C’est pour cette raison que la puissance de la multitude est la vie même. Le pouvoir de la multitude n’est rien d’autre que l’expression de sa puissance et de son droit naturel – de sa vie. Ce qui est toujours enjeu dans la vie même est, pour Spinoza, la politique en
tant que telle. Voilà pourquoi nous ne comprenons pas le sens de l’affirmation suivante : “La vie nue détient, dans la politique occidentale, un privilège singulier : elle est ce qui fonde, de par sa propre exclusion, la cité des hommes “[[G. AGAMBEN, Homo sacer. Il potere sovrano e la nuda vita, Turin, Einaudi, 1995, p. 11.. La vie n’est pas dans la politique, mais, tout au contraire, la politique est dans la vie; la politique est un flux naturel pris dans l’immanence même qu’est la vie – puissance de la multitude, droit naturel de l’être.
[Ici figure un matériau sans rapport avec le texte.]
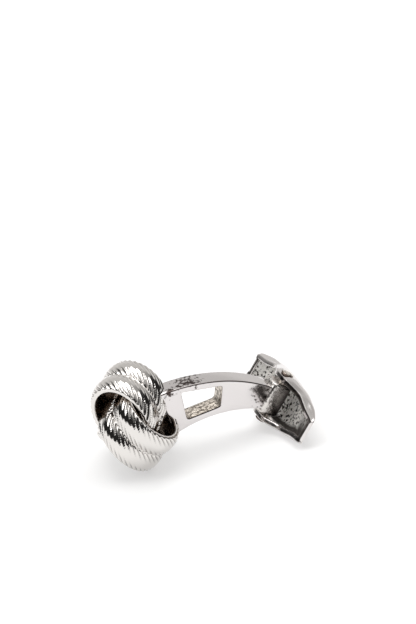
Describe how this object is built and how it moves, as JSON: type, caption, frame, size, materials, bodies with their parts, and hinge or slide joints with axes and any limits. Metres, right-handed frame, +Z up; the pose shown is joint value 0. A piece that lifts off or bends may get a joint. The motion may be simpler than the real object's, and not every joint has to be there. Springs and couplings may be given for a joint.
{
  "type": "knot cufflink",
  "caption": "Love knot cufflink: linked rope rings on an arched, windowed post with a swivelling whale back toggle. It fastens a cuff.",
  "frame": {"origin": "centre of the bounding box's footprint, on the surface that the cufflink lies on", "axes": "+X runs along the surface from the knot to the toggle, +Y along the toggle's length, +Z up"},
  "size_m": [0.028, 0.0178, 0.0134],
  "materials": {
    "cast_knot": "bright plated, dark in the hollows",
    "cast_post": "bright plated, smooth",
    "rivet": "plated, slightly dull",
    "cast_toggle": "bright plated outside, pitted inside"
  },
  "bodies": {
    "stud": {"knot": "cast_knot", "post": "cast_post"},
    "swivel": {"toggle": "cast_toggle", "pivot_pin": "rivet"}
  },
  "joints": [
    {"name": "toggle_swivel", "type": "hinge", "parent": "stud", "child": "swivel", "pos_m": [0.01002, -0.00007, 0.00401], "axis": [0.5707, -0.1167, 0.8128], "range_deg": [-78, 78]}
  ]
}
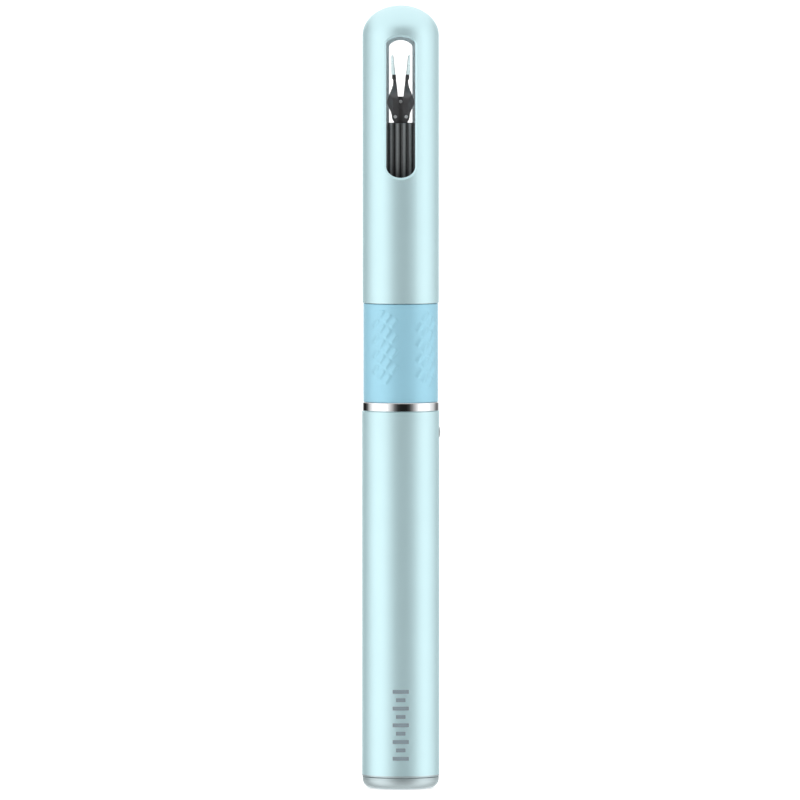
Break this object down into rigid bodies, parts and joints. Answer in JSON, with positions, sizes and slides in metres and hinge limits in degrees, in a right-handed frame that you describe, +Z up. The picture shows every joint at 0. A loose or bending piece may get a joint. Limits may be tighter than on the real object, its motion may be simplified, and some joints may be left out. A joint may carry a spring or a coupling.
{
  "type": "camera ear cleaner pen",
  "caption": "Slim pen-shaped camera ear cleaner with a slotted pull-off cap, silicone squeeze grip and micro tweezers around the camera head.",
  "frame": {"origin": "centre of the end cap's flat bottom face", "axes": "+Z up the pen's axis towards the cap, -Y the front, +X the power button"},
  "size_m": [0.0164, 0.0162, 0.1639],
  "materials": {
    "cap_aluminium": "satin pale cyan anodised",
    "barrel_aluminium": "satin pale cyan anodised",
    "end_cap_metal": "satin",
    "grip_silicone": "matte",
    "trim_chrome": "polished",
    "button_metal": "satin",
    "black_plastic": "semi-gloss",
    "head_metal": "semi-gloss black",
    "tip_silicone": "translucent",
    "steel": "bright",
    "lens_glass": "coated",
    "light_guide": "translucent",
    "gold": "polished",
    "magnet": "nickel plated",
    "board": "solder mask",
    "chip": "moulded",
    "ceramic": "fired",
    "flex_film": "amber film",
    "lead_insulation": "moulded",
    "frame_plastic": "moulded",
    "cell_wrap": "shrink film",
    "foam": "soft",
    "seal_rubber": "matte",
    "mark_paint": "filled"
  },
  "bodies": {
    "housing": {"barrel_tube": "barrel_aluminium", "mark_inlay": "mark_paint", "end_cap": "end_cap_metal", "end_cap_o_ring": "seal_rubber", "charge_contacts": "gold", "dock_magnets": "magnet", "charge_board": "board", "charge_leads": "lead_insulation", "carrier_tray": "frame_plastic", "battery_cell": "cell_wrap", "battery_pad": "foam", "main_board": "board", "shield_can": "steel", "board_chips": "chip", "wifi_antenna": "ceramic", "board_screws": "steel", "button_board": "board", "tact_switch": "chip", "chrome_ring": "trim_chrome", "grip_cage": "frame_plastic", "lever_pins": "steel", "grip_sleeve": "grip_silicone", "return_spring": "steel", "spring_washer": "steel", "nose_cone": "black_plastic", "nose_o_ring": "seal_rubber", "front_tube": "black_plastic", "camera_barrel": "head_metal", "image_sensor_board": "board", "lens_cell": "black_plastic", "camera_lens": "lens_glass", "light_ring": "light_guide", "camera_flex": "flex_film", "jaw_bracket": "head_metal", "bracket_screws": "steel", "jaw_pivot_pins": "steel"},
    "cap": {"cap_shell": "cap_aluminium", "cap_liner": "frame_plastic"},
    "power_button": {"power_button": "button_metal", "button_o_ring": "seal_rubber"},
    "pusher": {"push_tube": "steel", "drive_cone": "frame_plastic", "wedge_fork": "steel"},
    "lever_left": {"lever_left": "frame_plastic"},
    "lever_right": {"lever_right": "frame_plastic"},
    "jaw_left": {"jaw_left": "head_metal", "tip_left": "tip_silicone"},
    "jaw_right": {"jaw_right": "head_metal", "tip_right": "tip_silicone"}
  },
  "joints": [
    {"name": "cap_slide", "type": "slide", "parent": "housing", "child": "cap", "axis": [0, 0, 1], "range_m": [0, 0.062]},
    {"name": "button_slide", "type": "slide", "parent": "housing", "child": "power_button", "axis": [-1, 0, 0], "range_m": [0, 0.0002], "stiffness_N_per_m": 8000},
    {"name": "pusher_slide", "type": "slide", "parent": "housing", "child": "pusher", "axis": [0, 0, 1], "range_m": [0, 0.002], "stiffness_N_per_m": 900, "deforming": ["return_spring"]},
    {"name": "lever_right_hinge", "type": "hinge", "parent": "housing", "child": "lever_right", "pos_m": [0.005, 0, 0.083], "axis": [0, -1, 0], "range_deg": [0, 5.5]},
    {"name": "lever_left_hinge", "type": "hinge", "parent": "housing", "child": "lever_left", "pos_m": [-0.005, 0, 0.083], "axis": [0, 1, 0], "range_deg": [0, 5.5]},
    {"name": "jaw_right_hinge", "type": "hinge", "parent": "housing", "child": "jaw_right", "pos_m": [0.00116, 0, 0.14065], "axis": [0, -1, 0], "range_deg": [0, 6.5]},
    {"name": "jaw_left_hinge", "type": "hinge", "parent": "housing", "child": "jaw_left", "pos_m": [-0.00116, 0, 0.14065], "axis": [0, 1, 0], "range_deg": [0, 6.5]}
  ],
  "couplings": [
    {"joint": "lever_right_hinge", "follows": "pusher_slide", "rad_per_m": 47.996},
    {"joint": "lever_left_hinge", "follows": "pusher_slide", "rad_per_m": 47.996},
    {"joint": "jaw_right_hinge", "follows": "pusher_slide", "rad_per_m": 56.723},
    {"joint": "jaw_left_hinge", "follows": "pusher_slide", "rad_per_m": 56.723}
  ]
}
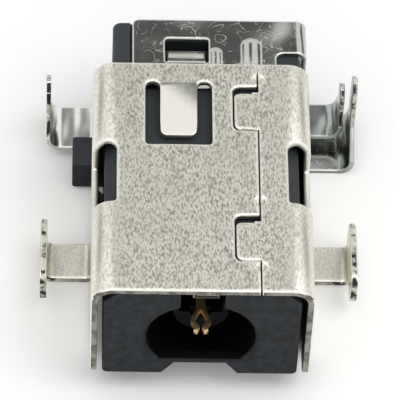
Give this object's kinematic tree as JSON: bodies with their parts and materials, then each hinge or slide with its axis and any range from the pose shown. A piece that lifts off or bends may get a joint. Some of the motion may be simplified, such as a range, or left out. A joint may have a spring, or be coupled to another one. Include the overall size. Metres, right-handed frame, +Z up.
{
  "type": "dc barrel jack",
  "caption": "Board-mount barrel power jack: black moulded housing with a round plug mouth, held in a folded nickel-plated sheet shell with bent-up legs and spring contacts.",
  "frame": {"origin": "on the plug axis, at the mouth's front face", "axes": "+Y along the plug axis into the jack, +Z up from the board, +X right seen from the front"},
  "size_m": [0.014, 0.0152, 0.0076],
  "materials": {
    "shell_plate": "satin nickel plate with a fine mottled grain",
    "housing_plastic": "matt moulded",
    "contact_plate": "bright tin plate",
    "contact_gold": "thin gold flash on the fork"
  },
  "bodies": {
    "root": {"outer_shell": "shell_plate", "housing": "housing_plastic", "upper_contact": "contact_plate", "lower_contact": "contact_plate", "centre_contact": "contact_gold"}
  },
  "joints": []
}
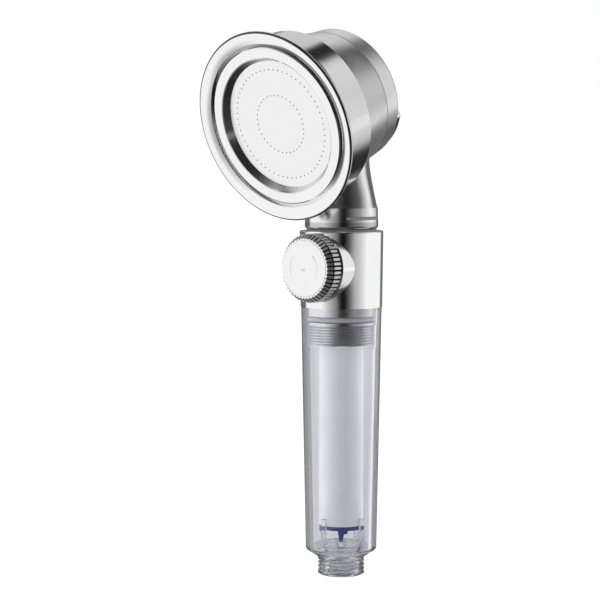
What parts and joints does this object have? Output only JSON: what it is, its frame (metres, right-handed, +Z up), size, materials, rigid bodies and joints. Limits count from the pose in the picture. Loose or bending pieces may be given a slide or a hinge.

C’est peut-être ici, à notre avis, qu’il faut rechercher le sens des luttes politiques éclatées en France en décembre 1995. En effet, ce que ces luttes expriment n’est pas le malaise et le désarroi de l’exclusion, mais, bien plus profondément, la revendication puissante de l’inclusion, l’affirmation de notre puissance commune, le droit de notre immanence naturelle. Ce qui est dehors, exclu, vide, parasitaire et féroce, c’est le pouvoir du prince, le pouvoir de celui qui prétend et veut être le seul dépositaire de la puissance, de celui qui veut reconduire à lui seul tout le droit naturel. Le prince, et non pas la multitude, est violent, car est violent celui qui décide, absolument seul, d’arrêter et capturer l’immanence infinie de la puissance, c’est-à-dire de la vie. Cette violence absolue de la décision met immédiatement le prince en dehors de la politique, elle l’exclut, ipso facto, du courant vital qui constitue la politique comme expression de la puissance. Le rapport entre la multitude et le prince n’est donc pas, nous croyons, le rapport entre la vie nue et le pouvoir souverain, mais le rapport entre la vie pleine, riche, multiple, immanente, productive et le pouvoir “ab-solu “, c’est-à-dire le pouvoir transcendant, détaché, “dissout” de la puissance naturelle de la vie, et, pour cela même, violent, arrogant et parasitaire.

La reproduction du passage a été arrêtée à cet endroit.